One of the highlights of induction was a visit to a village outside of Suva. We met a chief, had a lovo (ground oven) and drank kava. All of the locals seemed to enjoy our presence, and I might have the opportunity to return as a helper with the next intake.

If you have never been to Fiji, let me briefly explain that kava is like an institution over here. It’s shared between friends, it’s part of welcome rituals and it’s given as gifts when you savusavu (ask for entry into a village). We had about 7 half-bowls this day and I didn’t feel any different, but apparently it is a muscle relaxant. It tastes bad, but not as bad as what everyone says.

I was worried about whether it would be the right thing to do to drink it while I was here, but honestly the vibe about it was ok, and it seemed culturally like a good thing to do. Some of the devout Christians here don’t drink it. I haven’t had a proper conversation with them about why yet, just that they consider it to be like alcohol which they also abstain from.
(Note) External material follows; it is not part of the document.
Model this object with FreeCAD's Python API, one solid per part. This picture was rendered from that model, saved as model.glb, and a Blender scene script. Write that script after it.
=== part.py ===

There is a lot of social interaction that happens around the kava bowl, and it is not uncommon for people to stay up really late talking and drinking kava and singing songs especially on a weekend.

Basically things are going really well so far, we’re right in the middle of the honeymoon period, and loving the food, the people, the weekly frisbee games and the $3 cinema tickets. I’m sure as we settle in and start to miss things from Australia I will probably have some emo blog posting times, but for now, things are pretty good.